L’offensiva contro i media che mettono in luce le disfunzioni e i soprusi della Casa Bianca ha visto anche il cambiamento delle regole sull’assegnazione dei posti nella sala stampa, ruolo che per tradizione spettava alla White House Correspondents’ Association, eliminando testate critiche e ampliando l’accesso a influencer e blogger pro-Trump. La portavoce della Casa Bianca, Karoline Leavitt, inoltre organizza per loro briefing stampa esclusivi affinché pongano domande favorevoli per poi diffondere i contenuti sui social media. A questi briefing partecipano blogger come Arynne Wexler e Link Lauren, noto come “MAGA Malfoy”, che nei loro podcast lanciano insulti razzisti contro arabi, cinesi, ispanici, plaudono alle deportazioni di massa degli illegali, definiscono “prigionieri politici” le persone arrestate che hanno preso d’assalto il Congresso, continuano a raccontare che le elezioni del 2020 sono state vinte da Biden con i brogli elettorali e che i magistrati americani sono manovrati da poteri occulti finanziati da Soros.

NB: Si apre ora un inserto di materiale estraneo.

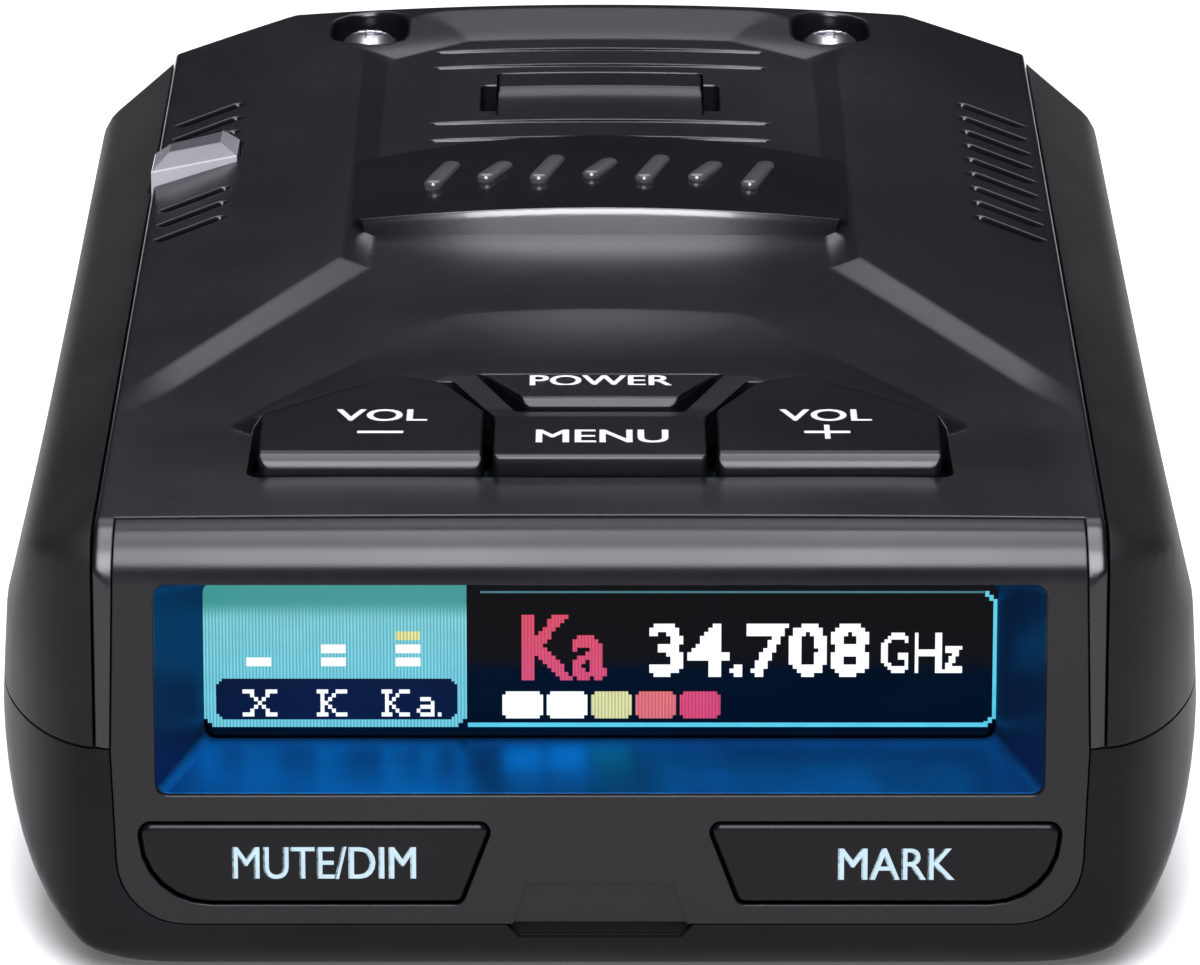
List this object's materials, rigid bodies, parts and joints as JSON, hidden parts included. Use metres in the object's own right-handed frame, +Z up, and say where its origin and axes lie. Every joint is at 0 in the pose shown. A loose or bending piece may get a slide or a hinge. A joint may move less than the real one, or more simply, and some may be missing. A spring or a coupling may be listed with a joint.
{
  "type": "radar detector",
  "caption": "Dashboard radar detector: low black case with a recessed colour display, push keys on the deck and bezel, bracket release button and side sockets.",
  "frame": {"origin": "middle of the flat underside, below the centre of the case", "axes": "+X to the driver's right, +Y forward to the windscreen along the case's length, +Z up; the display faces -Y"},
  "size_m": [0.07, 0.117, 0.0314],
  "materials": {
    "case_plastic": "fine satin moulded texture, near black",
    "side_plastic": "fine matt moulded texture, black",
    "key_plastic": "smooth satin black with pale legends",
    "gloss_black": "polished black",
    "smoked_window": "polished, infrared-clear and dark to the eye",
    "clear_acrylic": "polished clear acrylic",
    "screen": "self-lit colour display",
    "board": "green solder mask",
    "steel": "nickel-plated steel",
    "tin_plate": "satin tin plate",
    "cast_zinc": "as-cast",
    "ceramic": "fired ceramic",
    "ribbon": "polyimide film",
    "paper_cone": "pressed paper",
    "foam": "closed-cell foam"
  },
  "bodies": {
    "housing": {"top_cover": "case_plastic", "left_side_panel": "side_plastic", "right_side_panel": "side_plastic", "lower_case": "case_plastic", "front_bezel": "case_plastic", "antenna_window": "smoked_window", "badge_plate": "gloss_black", "display_shroud": "gloss_black", "display_lens": "gloss_black", "oled_panel": "screen", "oled_frame": "key_plastic", "display_ribbon": "ribbon", "latch_spring": "steel", "main_board": "board", "processor_chip": "gloss_black", "key_board": "board", "front_board": "board", "microwave_board": "board", "horn_antenna": "tin_plate", "rf_shield": "tin_plate", "front_laser_lens": "clear_acrylic", "front_laser_sensor": "gloss_black", "rear_laser_prism": "clear_acrylic", "rear_laser_sensor": "gloss_black", "speaker_basket": "steel", "speaker_cone": "paper_cone", "speaker_gasket": "foam", "power_socket": "key_plastic", "audio_socket": "key_plastic", "usb_socket": "steel", "gps_patch": "ceramic", "volume_up_switch": "steel", "volume_down_switch": "steel", "menu_switch": "steel", "power_switch": "steel", "mark_switch": "steel", "mute_dim_switch": "steel", "case_screw_1": "steel", "case_screw_2": "steel", "case_screw_3": "steel", "case_screw_4": "steel", "left_top_screw": "steel", "right_top_screw": "steel", "board_screw_1": "steel", "board_screw_2": "steel"},
    "volume_up_button": {"volume_up_key": "key_plastic", "volume_up_plunger": "key_plastic"},
    "volume_down_button": {"volume_down_key": "key_plastic", "volume_down_plunger": "key_plastic"},
    "menu_button": {"menu_key": "key_plastic", "menu_plunger": "key_plastic"},
    "power_button": {"power_key": "key_plastic", "power_plunger": "key_plastic"},
    "mark_button": {"mark_key": "key_plastic", "mark_plunger": "key_plastic"},
    "mute_dim_button": {"mute_dim_key": "key_plastic", "mute_dim_plunger": "key_plastic"},
    "release_latch": {"release_button": "case_plastic", "latch_hook": "cast_zinc"}
  },
  "joints": [
    {"name": "volume_up_press", "type": "slide", "parent": "housing", "child": "volume_up_button", "axis": [0, 0, -1], "range_m": [0, 0.00035], "stiffness_N_per_m": 300, "springref_m": -0.001},
    {"name": "volume_down_press", "type": "slide", "parent": "housing", "child": "volume_down_button", "axis": [0, 0, -1], "range_m": [0, 0.00035], "stiffness_N_per_m": 300, "springref_m": -0.001},
    {"name": "menu_press", "type": "slide", "parent": "housing", "child": "menu_button", "axis": [0, 0, -1], "range_m": [0, 0.00035], "stiffness_N_per_m": 300, "springref_m": -0.001},
    {"name": "power_press", "type": "slide", "parent": "housing", "child": "power_button", "axis": [0, 0, -1], "range_m": [0, 0.00035], "stiffness_N_per_m": 300, "springref_m": -0.001},
    {"name": "mark_press", "type": "slide", "parent": "housing", "child": "mark_button", "axis": [0, 1, 0], "range_m": [0, 0.00035], "stiffness_N_per_m": 300, "springref_m": -0.001},
    {"name": "mute_dim_press", "type": "slide", "parent": "housing", "child": "mute_dim_button", "axis": [0, 1, 0], "range_m": [0, 0.00035], "stiffness_N_per_m": 300, "springref_m": -0.001},
    {"name": "release_press", "type": "slide", "parent": "housing", "child": "release_latch", "axis": [0, 0, -1], "range_m": [0, 0.0012], "stiffness_N_per_m": 400, "springref_m": -0.0015, "deforming": ["latch_spring"]}
  ]
}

Un altro è Brian Glenn, che ha il blog “Real America’s Voice”, ed è il partner della deputata MAGA Marjorie Taylor Greene: è quello che ha chiesto al presidente ucraino Volodymyr Zelensky, quando era nello Studio Ovale con Trump, perché non indossava giacca e cravatta per un incontro con il presidente. Loro stessi hanno ammesso di porre intenzionalmente, o di aver concordato con la Casa Bianca, domande favorevoli a Trump per contrastare la copertura critica dei media tradizionali.

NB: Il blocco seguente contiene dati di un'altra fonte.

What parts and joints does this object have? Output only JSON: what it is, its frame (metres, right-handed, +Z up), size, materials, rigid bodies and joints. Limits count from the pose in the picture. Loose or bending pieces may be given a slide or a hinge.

Secondo il New York Times non è chiaro l’impatto che l’ordine esecutivo di Trump potrà avere, ricordando che la Corporation for Public Broadcasting stanzia i fondi con due anni di anticipo proprio per proteggere le due testate pubbliche dalle manovre politiche. La Casa Bianca ora vuole che il Congresso ritiri oltre un miliardo di dollari già stanziati per i prossimi due anni, ordinando al board della Corporation di “cancellare i fondi diretti già esistenti nei massimi termini concessi dalla legge” e “rifiutarsi di fornire finanziamenti futuri”.

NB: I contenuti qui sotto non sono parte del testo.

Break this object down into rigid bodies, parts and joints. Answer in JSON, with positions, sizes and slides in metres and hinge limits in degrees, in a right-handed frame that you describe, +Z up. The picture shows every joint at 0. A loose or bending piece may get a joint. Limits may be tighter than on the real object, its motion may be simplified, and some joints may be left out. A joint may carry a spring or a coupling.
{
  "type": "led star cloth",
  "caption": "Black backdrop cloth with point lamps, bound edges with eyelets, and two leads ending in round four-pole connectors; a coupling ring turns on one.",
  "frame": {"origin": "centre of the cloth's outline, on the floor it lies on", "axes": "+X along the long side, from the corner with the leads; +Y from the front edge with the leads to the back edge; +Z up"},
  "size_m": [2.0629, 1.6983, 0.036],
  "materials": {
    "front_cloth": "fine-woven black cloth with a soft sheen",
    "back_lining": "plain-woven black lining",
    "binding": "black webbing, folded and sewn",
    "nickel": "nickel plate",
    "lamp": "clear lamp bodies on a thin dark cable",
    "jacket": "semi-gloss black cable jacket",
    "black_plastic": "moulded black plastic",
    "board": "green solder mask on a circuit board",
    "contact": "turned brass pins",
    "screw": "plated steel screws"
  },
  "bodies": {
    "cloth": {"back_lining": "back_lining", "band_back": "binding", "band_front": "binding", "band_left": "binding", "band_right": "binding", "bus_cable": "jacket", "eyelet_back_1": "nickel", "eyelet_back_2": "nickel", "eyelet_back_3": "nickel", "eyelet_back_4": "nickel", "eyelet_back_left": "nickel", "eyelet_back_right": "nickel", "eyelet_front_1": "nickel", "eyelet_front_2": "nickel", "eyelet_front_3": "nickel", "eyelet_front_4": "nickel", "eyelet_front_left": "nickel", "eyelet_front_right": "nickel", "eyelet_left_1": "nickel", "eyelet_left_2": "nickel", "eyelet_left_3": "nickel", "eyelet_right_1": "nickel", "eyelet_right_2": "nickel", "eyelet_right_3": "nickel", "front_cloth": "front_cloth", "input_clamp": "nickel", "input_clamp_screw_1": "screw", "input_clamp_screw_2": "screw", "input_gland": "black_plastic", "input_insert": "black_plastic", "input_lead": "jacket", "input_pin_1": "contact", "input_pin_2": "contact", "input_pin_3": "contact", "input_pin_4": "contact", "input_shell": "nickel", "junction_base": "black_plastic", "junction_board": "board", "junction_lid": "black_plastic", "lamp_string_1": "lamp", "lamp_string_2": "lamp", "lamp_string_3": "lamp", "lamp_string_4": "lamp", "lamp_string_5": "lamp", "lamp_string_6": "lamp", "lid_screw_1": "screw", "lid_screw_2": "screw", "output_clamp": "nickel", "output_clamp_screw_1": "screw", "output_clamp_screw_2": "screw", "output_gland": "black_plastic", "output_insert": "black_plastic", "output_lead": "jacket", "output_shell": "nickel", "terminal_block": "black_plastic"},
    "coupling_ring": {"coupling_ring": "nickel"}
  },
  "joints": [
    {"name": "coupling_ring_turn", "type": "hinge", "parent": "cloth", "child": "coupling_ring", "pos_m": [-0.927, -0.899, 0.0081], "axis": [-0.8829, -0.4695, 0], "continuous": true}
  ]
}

La Corporation for Public Broadcasting giorni fa ha citato in giudizio l’amministrazione Trump accusandola di aver tentato illegalmente di licenziare tre membri del suo consiglio di amministrazione che, proprio per proteggere l’indipendenza dei finanziamenti, per statuto non possono essere licenziati. La Casa Bianca finora non ha fornito alcuna giustificazione per i licenziamenti.
“Eliminare i finanziamenti alla Corporation avrebbe effetti devastanti sulle comunità di tutta l’America che contano sulla radio pubblica per notizie affidabili locali e nazionali, cultura, comunicazioni di emergenza e di sicurezza pubblica”, ha dichiarato una portavoce di NPR, che ha difeso con un comunicato le sue scelte editoriali come indipendenti e libere da influenze esterne e dei partiti.
Proprio oggi Reporters Sans Frontières, in vista della giornata di domani sulla libertà di stampa, ha pubblicato il rapporto annuale in cui afferma come “le pressioni economiche stanno minacciando la libertà di stampa ovunque nel mondo”.
Un capitolo particolare, dopo aver elencato i Paesi dove la libertà di stampa è proibita dai regimi dittatoriali, è dedicato al “preoccupante deterioramento” dell’informazione sotto la presidenza di Donald Trump. Secondo la classifica annuale di Reporters Sans Frontières i media e i giornalisti si trovano ad affrontare situazioni “problematiche”, “difficili” o “molto gravi” in tre quarti dei 180 Paesi valutati. “Per la prima volta la situazione sta diventando difficile” in tutto il mondo, avverte Reporters Sans Frontières sottolineando in particolare il peso delle restrizioni economiche, come dimostra il caso americano. Nella classifica annuale sulla libertà di stampa gli Stati Uniti sono “scivolati” al 57º posto, dietro la Sierra Leone. “La situazione negli USA non era già buona dopo l’escalation dei miliardari nel mondo dei media – scrive nel rapporto Anne Bocandé, direttrice editoriale di Reporters Sans Frontières – ma la situazione è peggiorata dall’insediamento a gennaio del presidente Trump, responsabile di “attacchi quotidiani” alla stampa”.